Online learning affects ELP students, teachers



Lillian Esagoff staff writer 
Marilyn Palacios staff writer 
For foreign Beverly students, taking a class taught completely in English can be a daunting task. That’s where the English Learner Program (ELP) comes in. Students take a test and the ELP Coordinator Karen Moses uses that to evaluate their level of proficiency and where they should be placed to learn English successfully.
There are five levels of English as a language. The purpose of this program is to not only to teach students English, but also, according to the BHUSD website, to “emphasize cultural awareness and respect for the many ethnicities represented in our multi-cultural school, promote students’ positive self-concepts and provide equal opportunity for academic achievement.”

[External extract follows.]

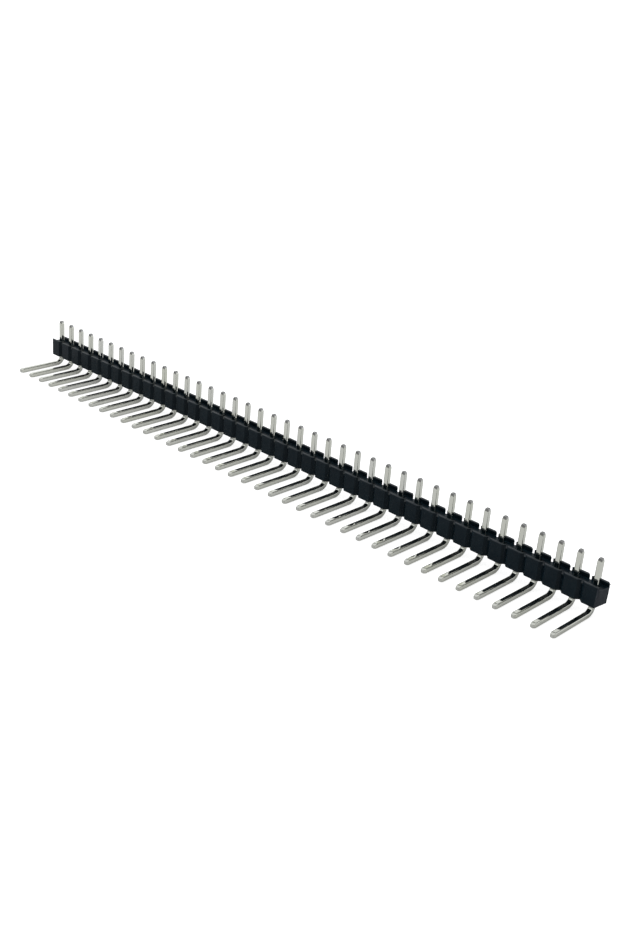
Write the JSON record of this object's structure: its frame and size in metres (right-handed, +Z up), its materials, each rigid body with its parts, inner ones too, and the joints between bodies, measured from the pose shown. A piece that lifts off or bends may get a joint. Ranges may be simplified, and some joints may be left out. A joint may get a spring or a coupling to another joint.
{
  "type": "pin header strip",
  "caption": "Right-angle pin header strip: square tin-plated pins bent at 90 degrees in a black snap-apart housing with V-notched octagonal cells.",
  "frame": {"origin": "centre of the strip's bounding box in plan, on the surface that the bent legs rest on", "axes": "+X along the row of pins from pin 1 to the last pin, +Z up along the straight tails and out of the board-side face of the housing, -Y the way the bent legs point"},
  "size_m": [0.1016, 0.009, 0.0071],
  "materials": {
    "housing_plastic": "black glass-filled polyester, semi-matt as moulded",
    "pin_metal": "brass wire with bright tin plating"
  },
  "bodies": {
    "root": {"housing": "housing_plastic", "pin_01": "pin_metal", "pin_02": "pin_metal", "pin_03": "pin_metal", "pin_04": "pin_metal", "pin_05": "pin_metal", "pin_06": "pin_metal", "pin_07": "pin_metal", "pin_08": "pin_metal", "pin_09": "pin_metal", "pin_10": "pin_metal", "pin_11": "pin_metal", "pin_12": "pin_metal", "pin_13": "pin_metal", "pin_14": "pin_metal", "pin_15": "pin_metal", "pin_16": "pin_metal", "pin_17": "pin_metal", "pin_18": "pin_metal", "pin_19": "pin_metal", "pin_20": "pin_metal", "pin_21": "pin_metal", "pin_22": "pin_metal", "pin_23": "pin_metal", "pin_24": "pin_metal", "pin_25": "pin_metal", "pin_26": "pin_metal", "pin_27": "pin_metal", "pin_28": "pin_metal", "pin_29": "pin_metal", "pin_30": "pin_metal", "pin_31": "pin_metal", "pin_32": "pin_metal", "pin_33": "pin_metal", "pin_34": "pin_metal", "pin_35": "pin_metal", "pin_36": "pin_metal", "pin_37": "pin_metal", "pin_38": "pin_metal", "pin_39": "pin_metal", "pin_40": "pin_metal"}
  },
  "joints": []
}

Moses prefers using Zoom to the online teaching tools that were available last semester.
“I like it better, I get to communicate with them better because of breakout rooms; therefore, I am able to have one-on-one conversations with the students,” Moses said. 
Since schools had to be shut down due to COVID-19 in March, students weren’t able to finish their three tests to see if they would qualify for regular English classes. Students were now able to take the tests.
“Students were supposed to take tests, but due to [COVID-19], they only took half of them so the board didn’t know if they were ready to be put into regular English. They ended up putting the students that were near passing into regular English, and the students that were not near the passing grade are taking the tests in the last two weeks of October,” Moses said. 
Senior ELP cub president Elnaz Nooripour assists new students coming to this country with learning English. She created the club as a student so she can assist EL students more. 
“If we were at school, I would help them be in sports, get to know people. Most of them are shy, so I could help them find friends in the school and show them sports and activities to join, but right now I can’t,” Nooripour said. 
Nooripour also works with teachers to figure out ways to make class “more enjoyable.”
“We also have fun activities for them to do; it’s not just work and work. We also help them with their other subjects like math, science,” Nooripour said. 
Nooripour finds herself unable to help students as well as she used to, due to online school. 
“If we were in regular school, we could see what they are doing, how they are doing their work; some students don’t focus on their work. In school as the school’s ELP president, I could tell them to meet with me during lunch, and we would talk about their issues, if they [would] want to join any clubs…right now it’s harder because I have to email them, and most of them don’t see it because they have too many emails from their other teachers. It’s hard to communicate with them,” Nooripour said.